今月のことのは

坐禅は是れ己を明らむる也
ざぜんはこれおのれをあきらむるなり
本山開祖瑩山紹瑾禅師『坐禅用心記』

 大本山總持寺では、令和6年11月末日をもって、太祖瑩山紹瑾禅師700回大遠忌の記念参拝期間が終了となりました。これにより、700回大遠忌のすべての行持が円成することとなりました。

 また今回の大遠忌は、平成26年厳修の峨山禅師650回大遠忌と合わせて「御両尊の大遠忌」として修行されたことから、約10年に及ぶ大遠忌が終了したことにもなります。

 この10年、本山では總持寺発展の礎を築かれた御両尊の大いなる足蹟を顕彰し、その御教えを相承し、正しく未来に伝えていくという覚悟をもって修行がなされました。

 私は、この10年間本山でおつとめさせていただいていたのですが、その間の大遠忌事業によって本山の姿もずいぶん変わったと感じています。地下廊下が地上廊下になったほか、いくつかの伽藍が立て替えられたり、大幅に改築されたりしました。

 特に力を入れて進められたのが耐震補強です。想定される関東大震災クラスの地震にも十分に耐えるようにと、ほぼすべての伽藍が整備されました。

 また、この10年、さまざまな伝統的な行持が綿密に行なわれたことによって、本山のしきたりである清規が欠けることなく次の50年に相承されていくことと存じます。

 一方この10年の内外の出来事に目をやると、様々な課題が生じた10年でもありました。

 コロナ禍により、世の中の日常の姿が一変しました。戦争の惨禍が拡大し、世界平和が著しく脅かされようとしています。地球温暖化が加速し、気候変動が深刻な問題になっています。

 そして、本年1月、能登半島地震により本山の故郷の地、能登が甚大な被害を受けました。
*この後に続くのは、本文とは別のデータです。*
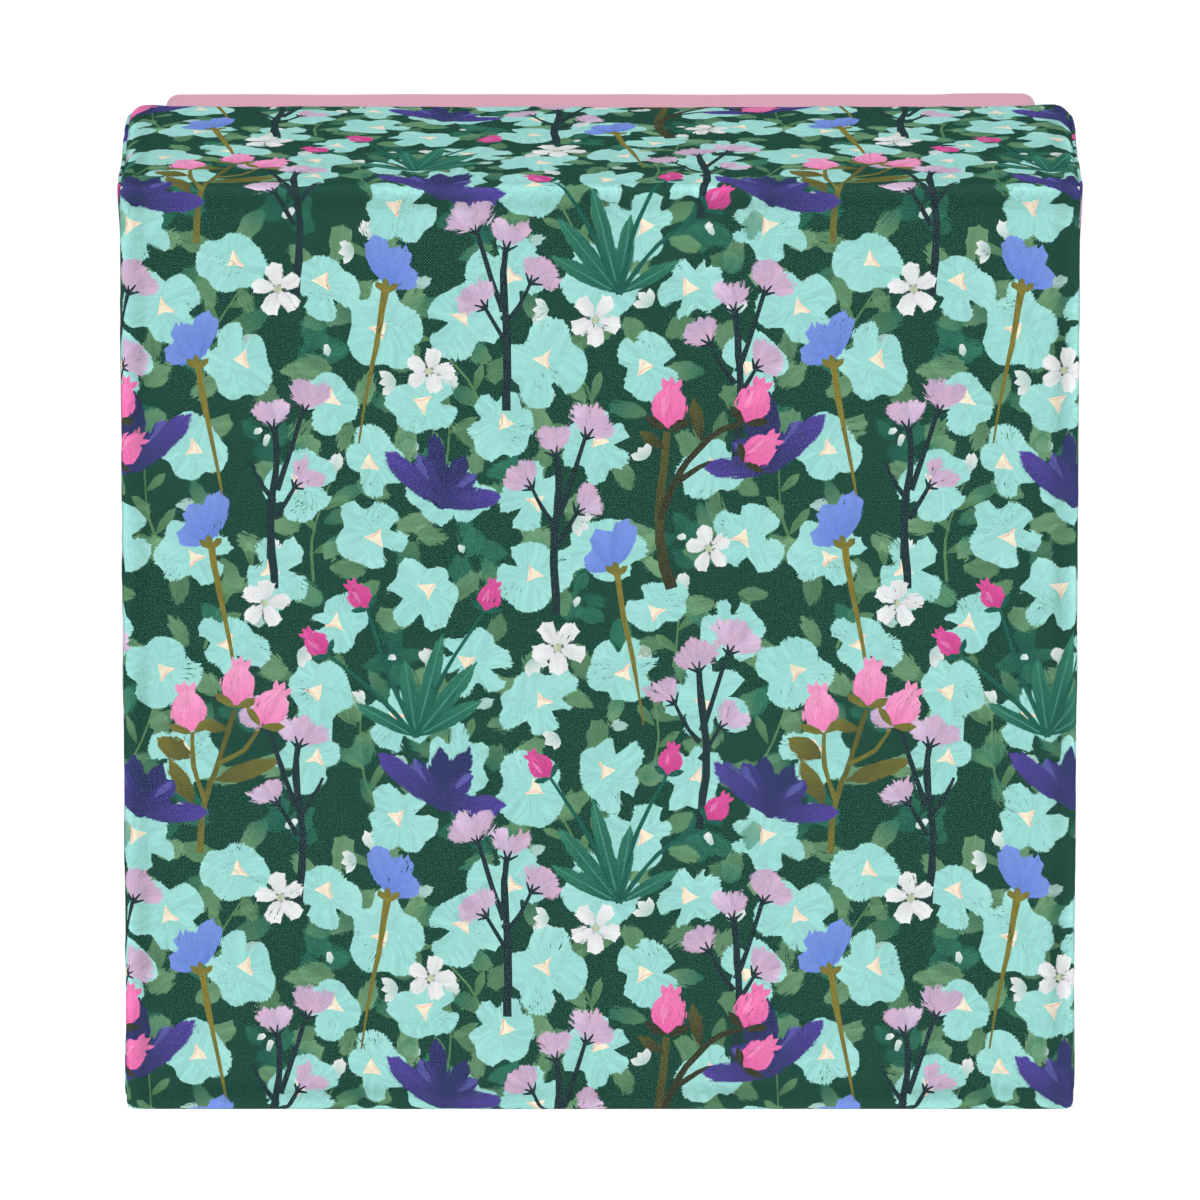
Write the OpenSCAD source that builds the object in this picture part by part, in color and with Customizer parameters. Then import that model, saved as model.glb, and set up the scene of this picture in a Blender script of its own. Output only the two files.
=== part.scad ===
// Square two-piece flower box: a padded, cloth-covered lid over a paper-wrapped base.
// Both halves are rigid boxes of greyboard panels held by kraft stays, then covered and lined.
// Origin: middle of the underside, +Z up through the lid. The front wall faces -Y.

/* [Lid] */
// Outside width and depth of the covered lid
lid_w = 160; // [120:1:220]
// Height of the covered lid, from its rim to its top
lid_h = 64; // [48:1:80]
// Rounding of the padded outer edges
edge_r = 3.2; // [2.4:0.1:3.6]

/* [Base] */
// Height of the base that shows below the lid's rim
base_show = 34; // [12:1:80]
// Clearance on each side between the base and the lid's lining
slide_gap = 0.7; // [0.4:0.1:1.5]
// Rounding of the base's upright corners
base_corner_r = 2.2; // [1:0.1:2.2]
// Height of the waterproof film tray inside the base
film_h = 70; // [30:1:80]

/* [Materials] */
// Thickness of the greyboard panels
board_t = 2; // [1.5:0.1:3]
// Thickness of the wadding under the printed cloth
padding_t = 1.2; // [1:0.1:2]
// Thickness of the printed cloth
cloth_t = 0.4; // [0.3:0.1:0.6]
// Thickness of the base's paper wrap
wrap_t = 0.4; // [0.3:0.1:0.5]
// Thickness of the lining card
liner_t = 0.3; // [0.2:0.1:0.5]
// Thickness of the waterproof film
film_t = 0.2; // [0.1:0.1:0.3]
// Thickness of the gummed kraft corner stays
stay_t = 0.2; // [0.1:0.1:0.2]

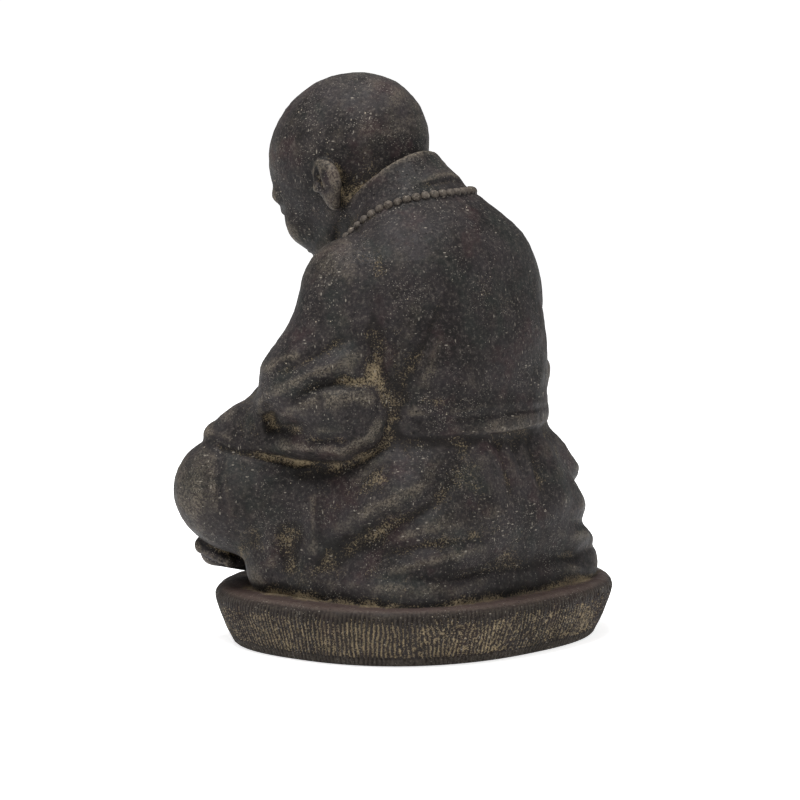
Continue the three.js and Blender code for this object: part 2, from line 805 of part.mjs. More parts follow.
const castStone = new THREE.MeshStandardMaterial({ name: "cast_stone", color: 0x3a3532, roughness: 0.9 });
const monkStatue = new THREE.Mesh(statueGeometry(), castStone);
monkStatue.name = "monk_statue";

const part = new THREE.Group();
part.name = "monk_statue_part";
part.add(monkStatue);

export default part;
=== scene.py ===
"""A monk seated in prayer on a low chiselled pad, cast in dark fibre cement, on a pale studio floor.

Shapes are worked out in millimetres and made in metres. The monk faces -Y and his left side is +X.
"""
import math

import bpy
import numpy as np
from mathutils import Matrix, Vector


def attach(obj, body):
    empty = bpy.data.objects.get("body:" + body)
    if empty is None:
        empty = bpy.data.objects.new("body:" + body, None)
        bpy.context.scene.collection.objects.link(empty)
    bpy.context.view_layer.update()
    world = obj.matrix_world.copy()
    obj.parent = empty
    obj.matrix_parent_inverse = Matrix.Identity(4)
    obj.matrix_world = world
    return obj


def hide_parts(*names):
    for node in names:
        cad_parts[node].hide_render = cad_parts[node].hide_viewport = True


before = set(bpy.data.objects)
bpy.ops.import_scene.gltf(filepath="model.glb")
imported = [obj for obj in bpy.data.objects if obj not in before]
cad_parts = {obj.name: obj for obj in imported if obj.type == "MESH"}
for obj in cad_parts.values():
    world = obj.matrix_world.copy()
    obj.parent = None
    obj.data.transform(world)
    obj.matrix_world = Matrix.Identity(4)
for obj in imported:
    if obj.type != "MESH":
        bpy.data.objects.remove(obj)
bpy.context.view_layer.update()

MM = 0.001

# The whole statue and its pad.
STATUE_HEIGHT = 400.0
PAD_THICKNESS = 42.0
PAD_HALF_WIDTH = 146.0
PAD_HALF_DEPTH = 127.0
PAD_FOOT_INSET = 14.0
PAD_RIM_RADIUS = 10.0
PAD_CORNER = 2.4
PAD_DRAW_IN = 1.6
PLAIN_RIM = 3.5

# What the monk wears, and how he holds himself.
BELT_LEVEL = 119.0
BELT_WIDTH = 12.0
BELT_THICKNESS = 3.0
COLLAR_THICKNESS = 4.0
COLLAR_DEPTH = 6.0
BEAD_RADIUS = 3.3
BEAD_PITCH = 6.8
HEAD_BOW = math.radians(30)
HAND_LEAN = math.radians(18)

# The tool marks on the pad's side.
STROKE_PITCH = 3.3
STROKE_DEPTH = 1.7
COMB_WIDTH = 21.0

# How finely the cast figure is traced, how far it reaches and roots in the pad, and the faces it keeps.
LATTICE_STEP = 1.5
FIGURE_LOW = (-150.0, -134.0)
FIGURE_HIGH = (150.0, 132.0)
FIGURE_ROOT = 15.3
FIGURE_FACES = 90000

# The soft waves in the cast skin, each a height, a size and a seed, and the ease that holds the crown down.
CAST_WAVES = ((0.35, 17, 3), (0.2, 6.5, 4))
CROWN_DEPTH = 4.0
CROWN_EASE = 0.12

# The pad's net: columns to a stroke, rings up the wall, and how far in the rings on its top lie.
COLUMNS_PER_STROKE = 5
WALL_RINGS = 23
RIM_TURNS = (15, 30, 45, 60, 75, 90)
TOP_INSETS = (13, 18, 24, 31, 40)
FOOT_BEVEL, FOOT_BEVEL_HEIGHT = 0.8, 1.2

# How often the strand is drawn down onto the cloth, how far at a time, and how far its beads stand out.
STRAND_SETTLES = 36
STRAND_DRAW, STRAND_DRAW_LIMIT = 0.7, 3
BEAD_STANDS_OUT = 0.05

# The figure is drawn sitting on z = 0 at this height, and scaled to what the pad leaves it.
DRAWN_HEIGHT = 358.0
FIGURE_SCALE = (STATUE_HEIGHT - PAD_THICKNESS) / DRAWN_HEIGHT

FAR = np.float32(50.0)


# ---- Solids as signed distances, negative inside, on flat arrays of x, y and z ----

def root(a, b, c=0.0):
    return np.sqrt(a * a + b * b + c * c)


def ramp(low, high, value):
    t = np.clip((value - low) / (high - low), 0, 1)
    return t * t * (3 - 2 * t)


def melt(a, b, reach):
    h = np.maximum(reach - np.abs(a - b), 0) / reach
    return np.minimum(a, b) - h * h * (reach / 4)


def carve(a, b, reach):
    return -melt(-a, b, reach)


def ball(centre, radius):
    cx, cy, cz = centre
    return lambda x, y, z: root(x - cx, y - cy, z - cz) - radius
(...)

 まさに歴史的な課題が重なった10年でもありました。

 そのような多事多難の時代を生きていかなければならない私たちは、これから何を頼って生きていかなければならないのでしょうか。

 頼って生きていくというよりは、むしろしっかりと自己を見つめて、自分の姿・心をよく理解して、どのような環境にも適応できる自己を持つことが大事になってくるはずです。

 この10年、本山に集う私たちは、御両尊の遺徳を顕彰してまいりました。そのことは、間違いなく私たち自身のあり方を問い続けた10年だったのではないでしょうか。

 御開山瑩山禅師は、『坐禅用心記』の中で、「坐禅は是れ己を明らむる也」とお示しです。ここでいわれる己は、個人を離れた大いなる自己(大我)と本来とらえるべきでしょう。しかしながら今の私には、悩み苦しみ迷っている自己(個我)のことも示されているととらえた方がしっくり致します。

 自己が変わっていくさまを期待して、私は表題のお言葉を「坐禅の時には、迷いの中にいる自己がそのまま明らかになり、同時に迷いのない大いなる自己に気づかされるのである。」と解釈したいと思います。

 12月1日早朝から12月8日未明にかけて本山では集中坐禅修行である臘八攝心を修行いたします。もちろん2500年前に仏教を開かれたお釈迦様のご遺徳を偲んでの坐禅修行ですが、この度の私は、10年の御両尊大遠忌を経験した自己を深くふり返りつつ、この攝心会に臨みたいと思っています。